Na prática, argumentam, a medida representa um reconhecimento estatal da execução sumária, pois permite que o policial decida quem é criminoso, mesmo sem julgamento. Além disso, constitui um estímulo à pena de morte, vedada pela Constituição.

O deputado Marcelo Dino (União) defende a medida como resposta à suposta “bandidolatria” e afirma que “os bandidos precisam ser abatidos”, argumentando que, “com esse projeto, eles vão temer”. No entanto, não há qualquer evidência científica de que o aumento da letalidade policial reduza a criminalidade.

Pelo contrário, a gestora de segurança pública Jacqueline Muniz, em entrevista ao Brasil de Fato, alerta que a gratificação pode fortalecer a “milicianização” da polícia e prejudicar a solução de crimes.

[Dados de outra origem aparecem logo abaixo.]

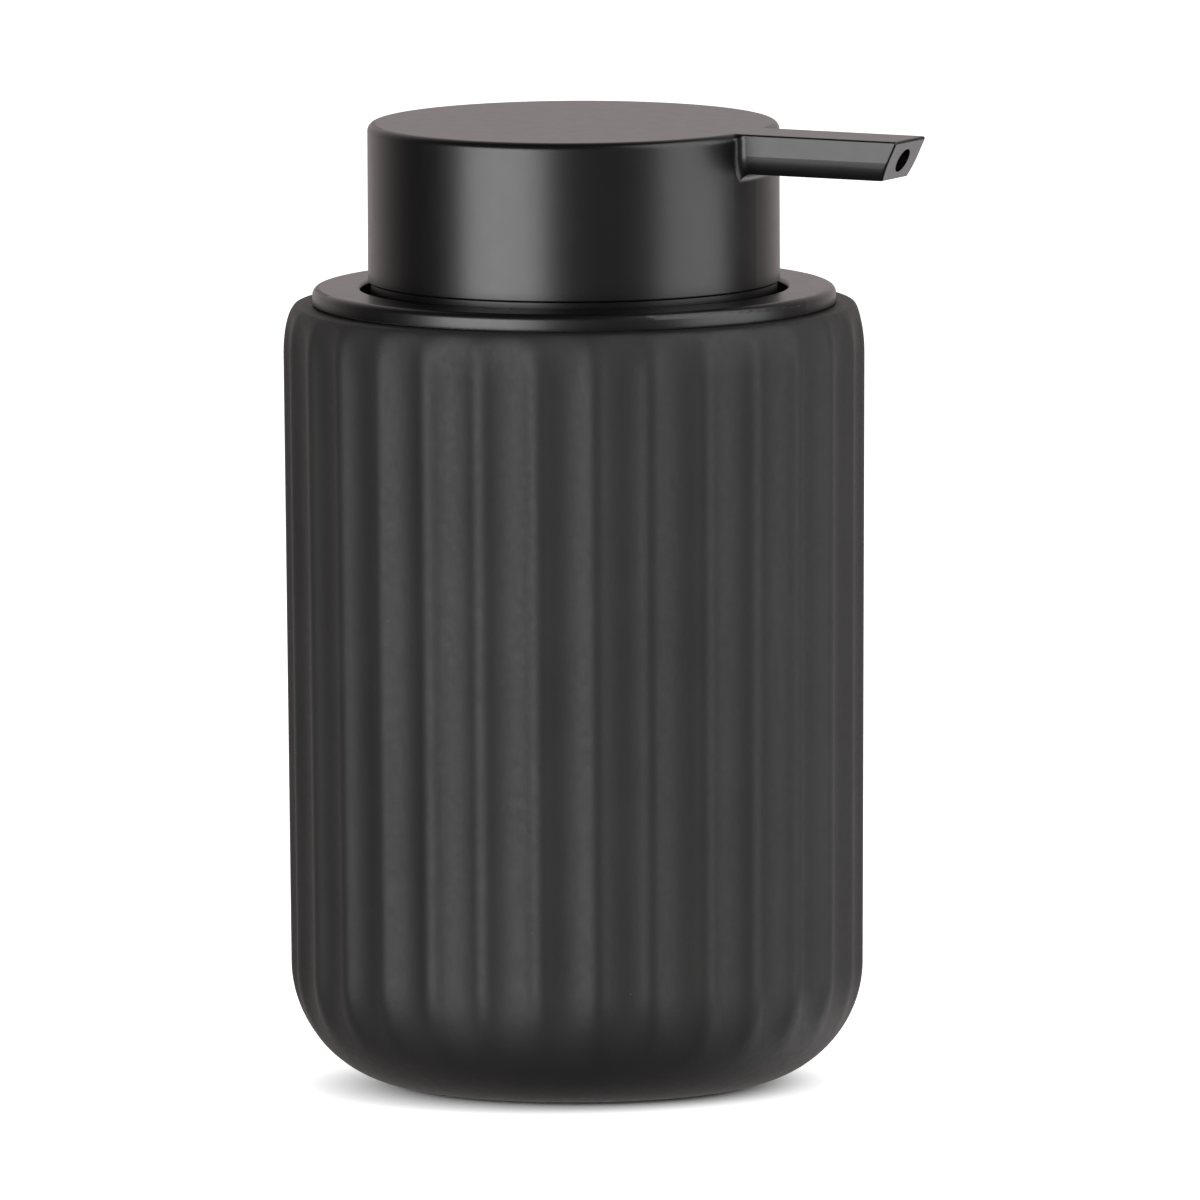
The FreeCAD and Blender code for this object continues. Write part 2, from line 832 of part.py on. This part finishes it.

Segundo ela, ao legitimar execuções, o Estado transforma a vida em mercadoria negociável e impede a elucidação de esquemas criminosos, já que as execuções eliminam informações fundamentais — um processo conhecido como “queima de arquivo”.

A aprovação da Nova Gratificação Faroeste pela maioria dos parlamentares da extrema direita escancara a ausência de uma proposta consistente de segurança pública. Em vez de enfrentar as causas da criminalidade, a medida reforça uma lógica de extermínio.

Num momento em que operações como a “Carbono Oculto” expõem conexões entre o crime organizado, o mercado financeiro e fintechs, a ALERJ opta por um projeto que não propõe o fortalecimento da inteligência investigativa, nem o aprimoramento estrutural da Polícia Civil, historicamente sucateada. Longe de desarticular o crime organizado, a proposta tende a ampliar a violência letal contra a população negra e periférica.

A Nova Gratificação Faroeste segue agora para sanção ou veto do governador Cláudio Castro (PL). Diante desse cenário, editoriais ligados à classe trabalhadora apontam caminhos de resistência, como a pressão popular pelo veto, a propositura de ações jurídicas de inconstitucionalidade e a manutenção das estratégias populares de proteção nos territórios negros e de favelas.